Brexit: Chronicle of a Catastrophe
I AWOKE early, I mean really early, that morning in June 2016.
It was just getting light, that kind of grey pallor that Britain is so often afflicted with, summer or winter. The local results of the EU Referendum were still arriving from around the UK, but it was evident that ‘Leave’ had already won.
Leave? To go where? I remember threatening to leave home when I was 11. My father asked me, “How much money I had.” I looked down at the ground, “£4 something.” “Well,” my father promptly replied, “You won’t get far with that, will you?”
How could ‘leaving the European Union’ be possible? No more living, or loving, across international boundaries. An amazing achievement of modernity; glasnost. The country had lost its mind, I was sure. Finally, around 8am, it was definite: “And that’s it.” gloated the BBC presenter — I had never liked him anyway — “We’re out!”
More than three years later I still struggle to explain to other Brits my feelings of anxiety about what might be coming, and of very deep loss about what might happen. Grief, actually. I am European. What will I do? Quo vadis?

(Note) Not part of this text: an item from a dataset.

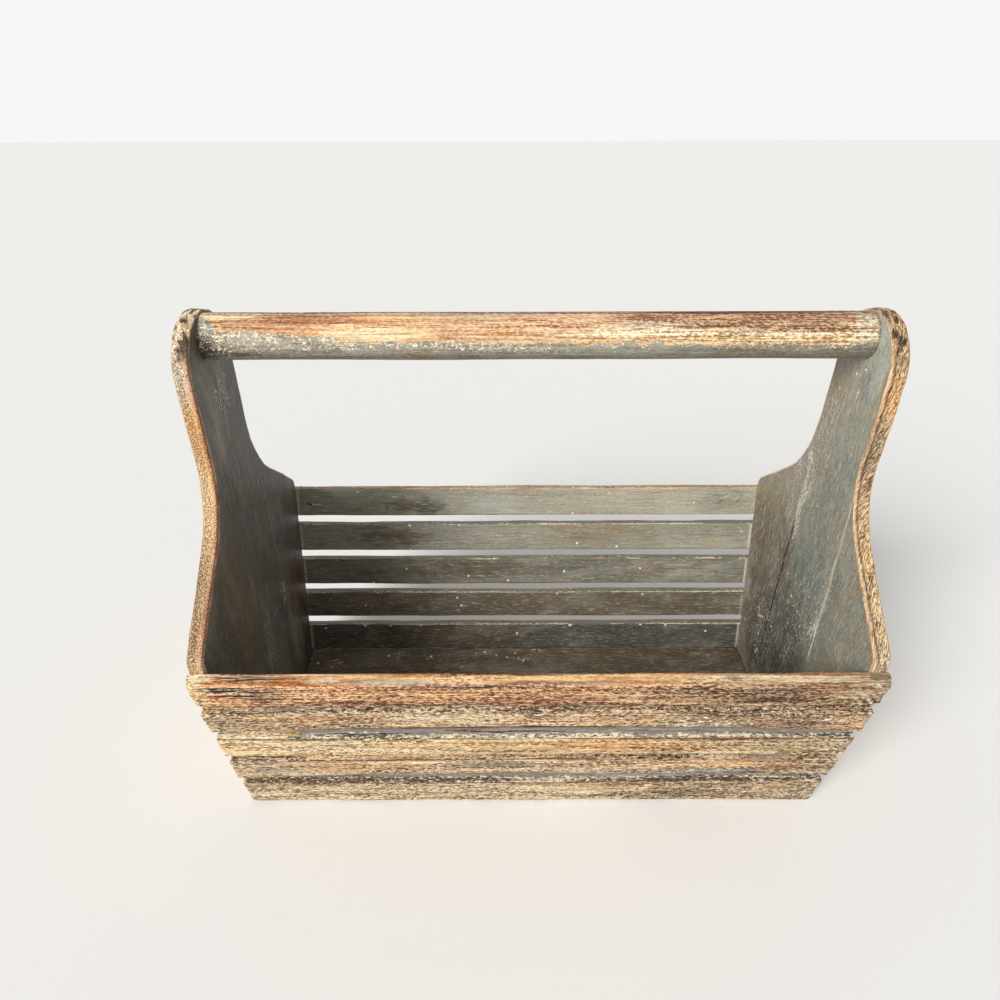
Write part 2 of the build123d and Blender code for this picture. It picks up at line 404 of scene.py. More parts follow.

I can tell you that, as Britain approaches 12/12/19, living here is a bizarre experience. There is little media discussion about the many positive aspects of EU membership, as opposed to the abyssal alternative that is Brexit. An absolute abyss: no partners, few prospects, little influence. Brits have become like lonely schoolchildren: you know, the ones that stand apart in the corner of the playground, with no friends.
Even in public the ‘B’ word is mostly avoided. Because, according to the politicians and commentators — the supposed influencers — people are ‘tired of Brexit’, and just ‘want it finished’. Well no-one has asked me. I want to Reverse the Curse, because we’re going to be worse off — the vast majority of us. Such reasoning however has no audience. “Give Back my Future,” I cry. But the corresponding silence is deafening.
The ‘will of the people’ must be fulfilled, some repeat ad nauseam. Okay, but la volonte du peuple changes. New information emerges, and people return to their senses. I trust.